A full post-quantum migration would require replacing ECDSA with a NIST-approved signature scheme such as CRYSTALS-Dilithium (ML-DSA) or FALCON (FN-DSA), updating address derivation to accommodate larger lattice-based public keys, redeploying smart contracts that use ECDSA verification, and coordinating upgrades across wallets, exchanges, and bridge endpoints. This is technically achievable but requires a multi-year coordinated effort across the ecosystem.

If I move my DKA to a new wallet address, does that protect me from quantum attacks?

Partially. An address that has never broadcast an outgoing transaction does not expose its public key on-chain, removing the data a quantum attacker needs to run Shor's algorithm.

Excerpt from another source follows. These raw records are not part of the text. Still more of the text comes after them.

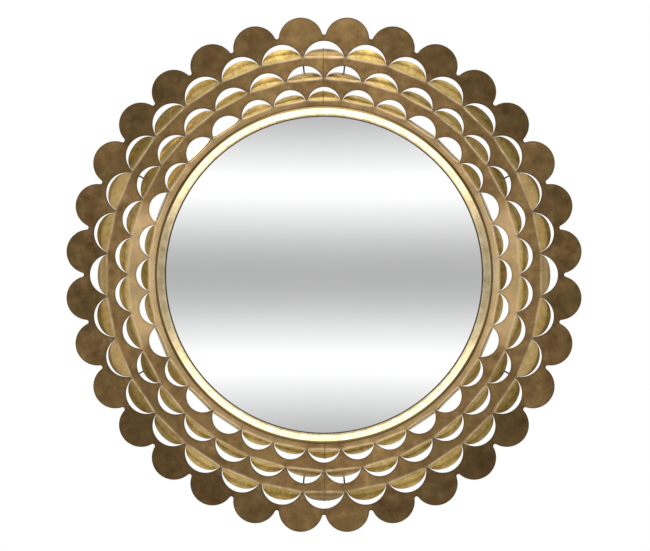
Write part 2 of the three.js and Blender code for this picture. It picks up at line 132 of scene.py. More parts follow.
def noise_tex(nt, vec, scale, detail=4.0, rough=0.55, distortion=0.0):
    n = nt.nodes.new("ShaderNodeTexNoise")
    n.inputs["Scale"].default_value = scale
    n.inputs["Detail"].default_value = detail
    n.inputs["Roughness"].default_value = rough
    n.inputs["Distortion"].default_value = distortion
    nt.links.new(vec, n.inputs["Vector"])
    return n.outputs["Fac"]


def ramp(nt, fac, stops, interpolation="LINEAR"):
    r = nt.nodes.new("ShaderNodeValToRGB")
    r.color_ramp.interpolation = interpolation
    els = r.color_ramp.elements
    while len(els) < len(stops):
        els.new(0.5)
    for e, (p, c) in zip(els, stops):
        e.position = p
        e.color = (*c, 1.0) if isinstance(c, (tuple, list)) else (c, c, c, 1.0)
    nt.links.new(fac, r.inputs["Fac"])
    return r.outputs["Color"]


def mix(nt, fac, a, b, mode="MIX"):
    m = nt.nodes.new("ShaderNodeMix")
    m.data_type = "RGBA"
    m.blend_type = mode
    for sock, value in ((m.inputs["Factor"], fac), (m.inputs["A"], a), (m.inputs["B"], b)):
        if sock.name != "Factor":
            sock = [s for s in m.inputs if s.name == sock.name and s.type == "RGBA"][0]
        else:
            sock = [s for s in m.inputs if s.name == "Factor" and s.type == "VALUE"][0]
        if hasattr(value, "node"):
            nt.links.new(value, sock)
        elif isinstance(value, (tuple, list)):
            sock.default_value = (*value, 1.0)
        else:
            sock.default_value = value
    return [s for s in m.outputs if s.type == "RGBA"][0]


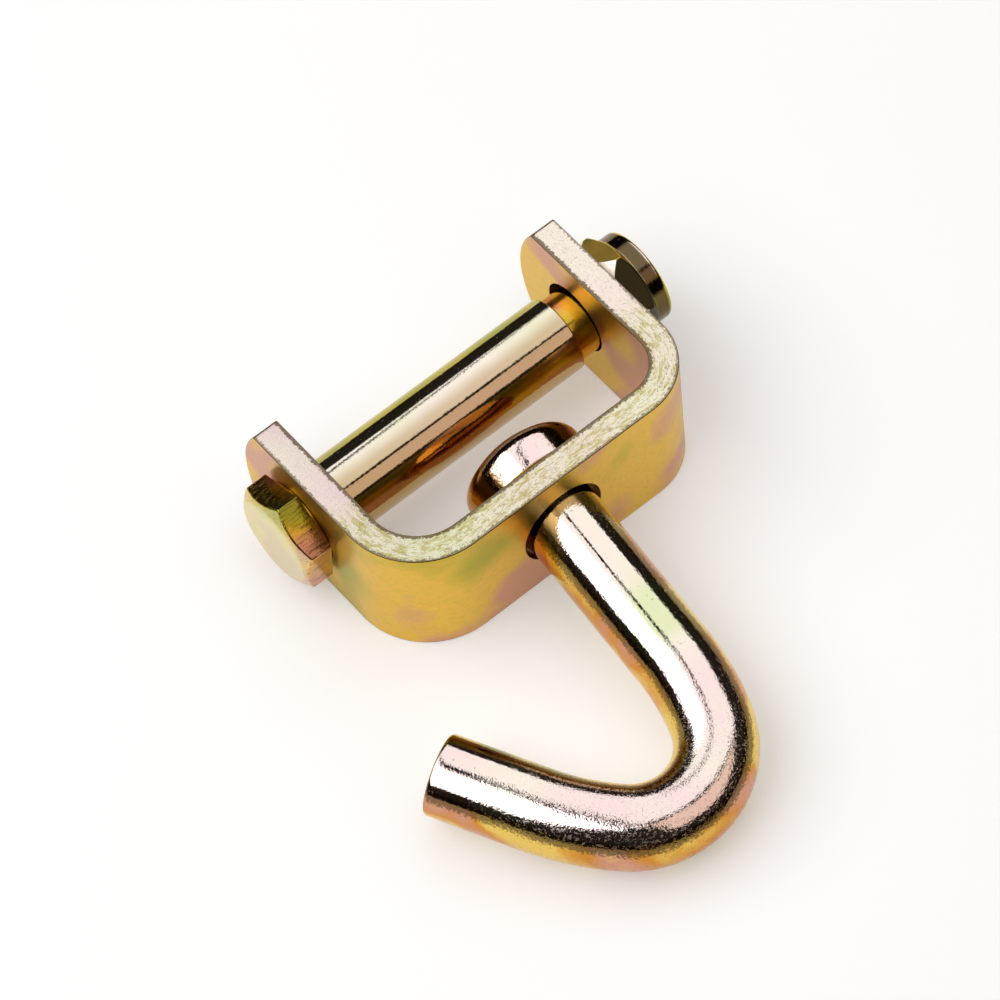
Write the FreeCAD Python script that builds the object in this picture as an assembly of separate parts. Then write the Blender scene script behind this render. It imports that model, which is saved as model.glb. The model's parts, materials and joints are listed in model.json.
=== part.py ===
import FreeCAD, Part
import math
import os

# Swivel J-hook with a U bracket, millimetres.
# Origin: on the cross bolt's axis, midway between the ears, at mid-width of the flat bar.
# +X runs from the bolt's head to its nut, +Y from the hook to the ear tips, +Z out of the U's plane.
# The fitting lies on the lower edges of its bracket, in the plane z = -flat_width / 2.

# ---- U bracket: flat bar bent into a U --------------------------------------
flat_width = 26.0
flat_thickness = 5.0
inner_gap = 53.8              # between the ears' inner faces
axis_to_base = 23.6           # bolt axis to the inner face of the base
ear_reach = 10.9              # bolt axis to the end of the ears' straight edges
ear_crown = 4.0               # how far the curved ear ends stand beyond them
bend_radius_head = 9.3        # inner radius of the bend on the bolt head's side
bend_radius_nut = 6.8         # inner radius of the bend on the nut's side
edge_round = 0.5              # worn round along the flat bar's long edges
ear_hole_clearance = 0.8      # ear hole radius over the bolt's radius
ear_hole_shift = 0.5          # the bolt is pulled this far off the hole centres by the strap
swivel_hole_clearance = 1.0   # swivel hole radius over the hook bar's radius

# ---- cross bolt --------------------------------------------------------------
bolt_diameter = 12.0
thread_undersize = 0.2        # plain envelope of the threaded end, under the bolt's diameter
thread_length = 13.2
head_overhang = 2.65          # half the head's flats over the bolt's radius
head_height = 6.0
head_turn = 36.0              # degrees, how the head's corners lie about the axis
head_face_share = 0.88        # flat end face's diameter as a share of the flats
washer_face_height = 0.5
washer_face_inset = 0.7       # washer face radius under half the flats
head_chamfer = 32.0           # degrees, on the corners at the end face
head_play = 0.1               # under the head, and under the nut
end_proud = 0.4               # bolt end beyond the nut
end_chamfer = 1.0

# ---- lock nut and its insert ---------------------------------------------------
nut_overhang = 2.75           # half the nut's flats over the bolt's radius
nut_turn = 34.0
nut_seat_share = 0.97         # flat bearing face's diameter as a share of the flats
nut_seat_chamfer = 66.0       # degrees, the steep cone on the ear's side
nut_face_share = 0.94
nut_face_chamfer = 32.0       # degrees, the cone under the collar
nut_hex_height = 5.6
nut_collar_height = 3.0
nut_collar_inset = 0.2        # collar radius under half the flats
collar_round = 1.4
collar_wall = 1.1
collar_lip = 0.5              # rolled lip that keeps the insert in
thread_clearance = 0.05
insert_length = 2.2

# ---- spacer sleeve ---------------------------------------------------------------
sleeve_wall = 0.9
sleeve_clearance = 0.1        # bore radius over the bolt's radius
sleeve_end_play = 4.3         # inner gap less the sleeve's length
sleeve_rest_gap = 0.15        # to the ear on the head's side, where the sleeve is stored
sleeve_edge = 0.2

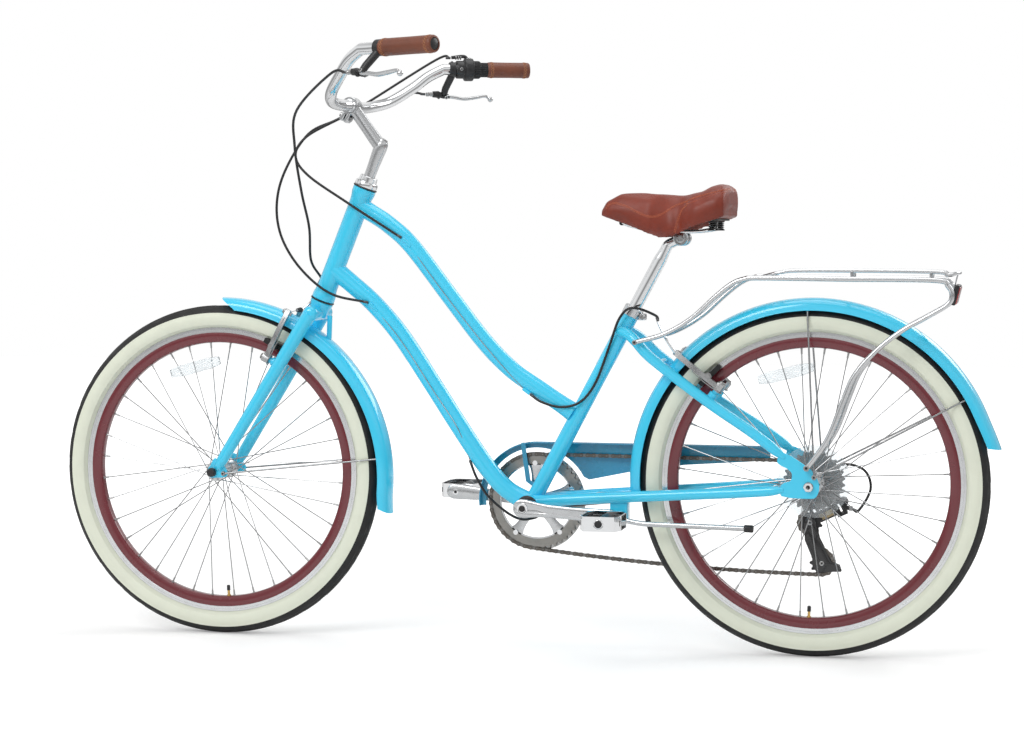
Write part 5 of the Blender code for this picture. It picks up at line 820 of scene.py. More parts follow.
def fender(name, centre, radius, ends, slant, extra=None):
    """A rolled mudguard with a hemmed edge and a lifted tail."""
    deep = 0.0225
    marks = [(-1.0, -deep), (-0.9, -0.0105), (-0.58, -0.003), (0.0, 0.0)]
    marks += [(-across, drop) for across, drop in reversed(marks[:-1])]
    line = [(p.x * 0.029, p.y) for p in path_of([(a, d, 0) for a, d in marks], 4)]
    inner = []
    for i, (y, d) in enumerate(line):
        a, b = line[max(0, i - 1)], line[min(len(line) - 1, i + 1)]
        along = Vector((b[0] - a[0], b[1] - a[1])).normalized()
        inner.append((y + along.y * 0.0015, d - along.x * 0.0015))
    ring = line + inner[::-1]
    bm = bmesh.new()
    rows = []
    steps = 96
    edges = ([], [])
    for i in range(steps + 1):
        share = i / steps
        lift = 0.006 * max(0.0, (share - 0.94) / 0.06) ** 1.5
        row = []
        for y, d in ring:
            short = min(1.0, -d / deep)
            first, last = ends[0] - slant[0] * short, ends[1] + slant[1] * short
            angle = radians(first + (last - first) * share)
            out = radius + d + lift
            row.append(bm.verts.new(centre + Vector((out * cos(angle), y, out * sin(angle)))))
        for edge, at_index in ((edges[0], 0), (edges[1], len(line) - 1)):
            edge.append(row[at_index].co + SIDE * (0.0006 if at_index == 0 else -0.0006))
        rows.append(row)
    skin(bm, rows)
    for edge in edges:
        sweep(bm, edge, 0.0012, 8)
    if extra:
        extra(bm)
    show(name, bm, [BLUE_GLOSS, FINISH["silver_metal"]], 50)


def round_point(centre, radius, degrees, y=0.0):
    """A point on a circle in the side view, at some y."""
    angle = radians(degrees)
    return Vector((centre.x + radius * cos(angle), y, centre.z + radius * sin(angle)))


def fender_strap(bm):
    """The strap that holds the front fender to the fork's crown, with its rivet."""
    rivet = round_point(FENDER_CENTRE, 0.3523, 50.5)
    rod(bm, rivet, head(-0.024, -0.0252), 0.005, 20)
    out = (rivet - FENDER_CENTRE).normalized()
    dome = [(0.0, 0.0), (0.0052, 0.0), (0.0044, 0.0012), (0.0, 0.0018)]
    turned(bm, dome, rivet + out * 0.0012 - BACK * 0.012, out, 20, 1)


def stay(bm, centre, radius, eyelet, degrees):
    """One wire stay, from eyelet to eyelet over the fender."""
    inside, crown = 0.0257, radius - 0.0033
    half = [Vector((eyelet.x, -abs(eyelet.y), eyelet.z)),
            round_point(centre, radius - 0.027, degrees, -inside + 0.0005)]
    half += [round_point(centre, crown - 0.0125, degrees, -inside + 0.0035),
             round_point(centre, crown - 0.0035, degrees, -0.012)]
    sweep(bm, filleted(half + [Vector((p.x, -p.y, p.z)) for p in reversed(half)]), 0.0018, 12)


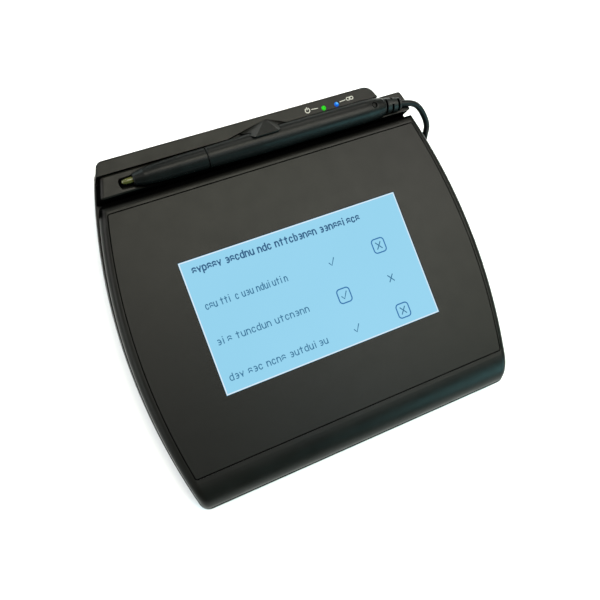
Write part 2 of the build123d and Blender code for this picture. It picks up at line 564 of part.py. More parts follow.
# ---------------------------------------------------------------------------
# pen
# ---------------------------------------------------------------------------
nose_out = [p for p in PROFILE if p[0] <= RING_X + 0.01]
nose_out = nose_out[:-1] + [(RING_X - 0.5, 4.78), (RING_X - 0.25, 4.55)]
nose = lathe([(NOSE_X, 1.72)] + nose_out + [(RING_X - 0.25, 3.3), (-32.0, 3.3), (-32.0, 2.9), (-57.0, 2.9), (-58.5, 1.72)])
spigot = lathe([(RING_X - 0.3, 3.3), (RING_X - 0.3, 3.95), (RING_X + 7.0, 3.95), (RING_X + 7.0, 3.3)])
nodes["pen_nose"] = one(nose + spigot)
barrel_out = [(RING_X + 0.05, 4.55), (RING_X + 0.35, 4.82)] + [p for p in PROFILE if p[0] > RING_X + 0.5]
bar = lathe([(RING_X + 0.05, 4.05)] + barrel_out + [(END_X, 2.9), (62.5, 2.9), (62.5, 4.05)])
HOLE_X = 59.6
hole_up = Pos(HOLE_X, PEN_Y, PEN_Z) * Rot(-5.0, 0, 0)
bar -= hole_up * rod(0, 0, 3.0, 7.0, 1.5)
nodes["pen_barrel"] = one(bar)
ss = rod(0, 0, 3.1, 3.6, 1.4) + rod(0, 0, 3.5, 4.75, 0.85)
ss -= Pos(0, 0, 4.7) * Box(1.3, 0.4, 0.7)
nodes["pen_set_screw"] = hole_up * one(ss)
# strain relief: plug inside the barrel, slotted tapered sleeve outside
plug = lathe([(56.5, 0.0), (56.5, 3.95), (62.2, 3.95), (62.2, 2.75), (END_X + 0.3, 2.75), (END_X + 0.3, 0.0)])
plug -= hole_up * rod(0, 0, 2.9, 6.0, 1.5)
sleeve = lathe([(END_X + 0.05, 0.0), (END_X + 0.05, 3.75), (END_X + 0.3, 3.85), (RELIEF_X - 0.5, 3.25), (RELIEF_X, 2.8), (RELIEF_X, 0.0)])
for i, xs in enumerate((66.4, 69.7, 73.0)):
    ring = lathe([(xs, 2.0), (xs, 5.0), (xs + 1.15, 5.0), (xs + 1.15, 2.0)])
    if i == 1:
        ring -= block(xs - 1, xs + 3, PEN_Y - 6, PEN_Y + 6, PEN_Z - 6, PEN_Z + 6) & (Pos(xs, PEN_Y, PEN_Z) * Rot(-9, 0, 0) * Box(6, 2.4, 12))
    else:
        ring -= Pos(xs, PEN_Y, PEN_Z) * Rot(35, 0, 0) * Box(6, 12, 1.8)
    sleeve -= ring
pivot = Pos(END_X, PEN_Y, PEN_Z)
sleeve = pivot * Rot(0, 0, -RELIEF_YAW) * Pos(-END_X, -PEN_Y, -PEN_Z) * sleeve
sr = plug + (sleeve - block(0, END_X + 0.02, 60, 85, -6, 10))
nodes["pen_strain_relief"] = tilt(one(sr))
for n in ("pen_nose", "pen_barrel", "pen_set_screw"):
    nodes[n] = tilt(nodes[n])
# nib: tip outside, rod through the coil to the spring
nib = lathe([(NIB_X, 0.0), (NIB_X + 0.15, 0.55), (NIB_X + 0.7, 0.95), (NIB_X + 2.4, 1.25), (-59.4, 1.4), (-59.4, 0.9), (-31.0, 0.9), (-31.0, 2.2), (-30.2, 2.2), (-30.2, 0.0)])
nodes["pen_nib"] = tilt(one(nib))
core = lathe([(-55.0, 1.2), (-55.0, 2.1), (-35.0, 2.1), (-35.0, 1.2)])
nodes["pen_core"] = tilt(one(core))
winding = lathe([(-53.0, 2.12), (-53.0, 2.75), (-39.0, 2.75), (-39.0, 2.12)])
nodes["pen_winding"] = tilt(one(winding))
turns = Helix(pitch=0.95, height=3.8, radius=1.75, cone_angle=0)
wire = sweep(Plane(origin=turns @ 0, z_dir=turns % 0) * Circle(0.16), path=turns, is_frenet=True)
nodes["nib_spring"] = tilt(Pos(-30.03, PEN_Y, PEN_Z) * Rot(0, 90, 0) * one(wire))
pb = block(-25.9, 42.0, PEN_Y - 2.6, PEN_Y + 2.6, PEN_Z - 0.5, PEN_Z + 0.5)
nodes["pen_board"] = tilt(pb)

# ---------------------------------------------------------------------------
# tether: from the pen's strain relief over the right side, through the channel,
# round the coil in the well and into the gland. Points in the table frame.
# ---------------------------------------------------------------------------
ca, sa = math.cos(math.radians(TILT)), math.sin(math.radians(TILT))


def level(x, y, z):
    """point of the faceplate frame in the table frame"""
    return (x, y * ca - z * sa, FACE_H + y * sa + z * ca)


reach = RELIEF_X - END_X
ROUTE = [
    level(END_X + reach * math.cos(yaw), PEN_Y - reach * math.sin(yaw), PEN_Z),
    level(END_X + (reach + 6.3) * math.cos(yaw), PEN_Y - (reach + 6.3) * math.sin(yaw), PEN_Z),
    (86.7, 67.6, 24.35),
    (90.9, 60.3, 17.7),
    (91.8, 57.7, 10.4),
    (89.2, 51.7, 5.5),
    (84.0, 48.4, 3.1),
    (75.4, 48.35, 1.6),
    (67.0, 48.35, 1.6),
]


def corner_radii(pts):
    out = []
    for i in range(1, len(pts) - 1):
        a = Vector(*pts[i]) - Vector(*pts[i - 1])
        b = Vector(*pts[i + 1]) - Vector(*pts[i])
        turn = math.radians(a.get_angle(b))
        out.append(0.45 * min(a.length, b.length) / math.tan(turn / 2))
    return out


radii = corner_radii(ROUTE)
line = FilletPolyline(*ROUTE, radius=radii)
length = sum(e.length for e in line.edges())
d0 = Vector(*ROUTE[1]) - Vector(*ROUTE[0])
section = Plane(origin=ROUTE[0], z_dir=d0) * Circle(CORD_D / 2)
tube = sweep(section, path=line)
COIL_H = 2 * CORD_D
coil = Pos(WELL_X, WELL_Y, 0.05 + COIL_H / 2) * (Cylinder(COIL_OUT, COIL_H) - Cylinder(COIL_IN, COIL_H + 2))
nodes["tether_coil"] = one(coil)
nodes["tether_cord"] = one(tube - Pos(WELL_X, WELL_Y, 5) * Cylinder(COIL_OUT, 20))
tail = xrod(gx + 1.2, WELL_X - 2.0, GLAND_Y, GLAND_Z, CORD_D / 2) - Pos(WELL_X, WELL_Y, 5) * Cylinder(COIL_OUT, 20)
nodes["tether_tail"] = one(tail)
print("cord points", [tuple(round(v, 2) for v in p) for p in ROUTE])
print("cord radii", [round(r, 1) for r in radii], "runs", [round((Vector(*ROUTE[i + 1]) - Vector(*ROUTE[i])).length, 1) for i in range(len(ROUTE) - 1)])
print("tube length %.1f volume %.1f section x length %.1f" % (length, tube.volume, length * math.pi * CORD_D ** 2 / 4))

# ---------------------------------------------------------------------------
# put the origin under the middle of the pad, on the table, and write the parts
# ---------------------------------------------------------------------------
lo = [1e9] * 3
hi = [-1e9] * 3
for n, s in nodes.items():
    if n in cord_nodes:
        continue
    b = s.bounding_box()
    for i, (u, v) in enumerate(((b.min.X, b.max.X), (b.min.Y, b.max.Y), (b.min.Z, b.max.Z))):
        lo[i] = min(lo[i], u)
        hi[i] = max(hi[i], v)
print("box", [round(v, 3) for v in lo], [round(v, 3) for v in hi])
SHIFT = Vector(-(lo[0] + hi[0]) / 2, -(lo[1] + hi[1]) / 2, -lo[2])
print("shift", tuple(round(v, 4) for v in SHIFT))
for n, s in nodes.items():
    part = Pos(SHIFT.X, SHIFT.Y, SHIFT.Z) * s
    part.label = n
    export_step(part, "parts/" + n + ".step")
print(len(nodes), "parts")
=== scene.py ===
import json
import math
import random

import bmesh
import bpy
from mathutils import Matrix, Vector


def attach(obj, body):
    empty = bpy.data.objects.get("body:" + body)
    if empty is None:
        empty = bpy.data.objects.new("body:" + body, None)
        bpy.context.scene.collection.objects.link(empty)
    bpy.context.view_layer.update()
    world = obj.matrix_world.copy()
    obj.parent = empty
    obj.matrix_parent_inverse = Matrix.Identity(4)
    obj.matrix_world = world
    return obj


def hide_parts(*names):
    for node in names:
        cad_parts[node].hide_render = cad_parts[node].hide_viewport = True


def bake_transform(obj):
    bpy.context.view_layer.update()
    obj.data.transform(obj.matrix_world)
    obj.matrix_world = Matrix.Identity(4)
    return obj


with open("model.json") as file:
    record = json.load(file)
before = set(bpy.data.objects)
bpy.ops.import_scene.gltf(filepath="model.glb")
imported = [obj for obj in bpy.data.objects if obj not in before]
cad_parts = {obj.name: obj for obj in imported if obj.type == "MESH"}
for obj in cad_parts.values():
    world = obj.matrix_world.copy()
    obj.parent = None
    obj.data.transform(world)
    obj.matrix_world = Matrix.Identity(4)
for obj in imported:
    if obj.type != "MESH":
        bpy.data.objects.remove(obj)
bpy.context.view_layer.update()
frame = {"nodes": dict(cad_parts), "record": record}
nodes = frame["nodes"]
scene = bpy.context.scene

# ---------------------------------------------------------------------------
# the model's frame: millimetres in the faceplate's own frame (x right, y to the
# rear, z out of the faceplate, origin at the display's centre) to the row frame
# ---------------------------------------------------------------------------
TILT, FACE_H, SHIFT_Y = 4.5, 19.0, -5.9061
CA, SA = math.cos(math.radians(TILT)), math.sin(math.radians(TILT))
TURN = Matrix(((1, 0, 0), (0, CA, -SA), (0, SA, CA)))


def table(x, y, z):
    """table frame (before the origin was put under the pad) to the row frame, mm to m"""
    return Vector((x, y + SHIFT_Y, z)) * 0.001


def face(x, y, z):
    """faceplate frame to the row frame, mm to m"""
    return table(x, y * CA - z * SA, FACE_H + y * SA + z * CA)


# ---------------------------------------------------------------------------
# camera: solved from the display's four corners in the photograph
# ---------------------------------------------------------------------------
cam_data = bpy.data.cameras.new("camera")
cam_data.sensor_fit = "HORIZONTAL"
cam_data.sensor_width = 36.0
cam_data.lens = 18.0 * 733.3 / 300.0
cam_data.clip_start = 0.01
cam_data.clip_end = 20.0
camera = bpy.data.objects.new("camera", cam_data)
scene.collection.objects.link(camera)
right = TURN @ Vector((0.897236, -0.35331, 0.26484))
down = TURN @ Vector((-0.330367, -0.9351, -0.128241))
ahead = TURN @ Vector((0.29296, 0.027568, -0.955727))
place = Matrix.Identity(4)
for i, axis in enumerate((right, -down, -ahead)):
    for j in range(3):
        place[j][i] = axis[j]
place.translation = face(-108.111, -11.983, 325.026)
camera.matrix_world = place
scene.camera = camera

# ---------------------------------------------------------------------------
# small helpers
# ---------------------------------------------------------------------------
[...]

However, the moment you send any transaction from that address, the public key becomes permanently visible. This is a temporary mitigation, not a permanent solution.

What cryptographic algorithms are considered quantum safe for signatures?

NIST finalised its post-quantum cryptography standards in August 2024. The approved signature schemes are ML-DSA (based on CRYSTALS-Dilithium), FN-DSA (based on FALCON), and SLH-DSA (based on SPHINCS+). All three resist attacks by Shor's algorithm. ML-DSA and FN-DSA are lattice-based and offer the best performance trade-offs for blockchain applications.

Does holding DKA on an exchange reduce quantum risk?

No — and it may increase it. Exchange hot wallets aggregate many users' balances and broadcast transactions constantly, meaning their public keys are permanently exposed on-chain. The exchange's own quantum-migration posture then becomes your risk factor, in addition to the exchange's standard custodial risks. Self-custody in a post-quantum wallet provides more direct control over your exposure.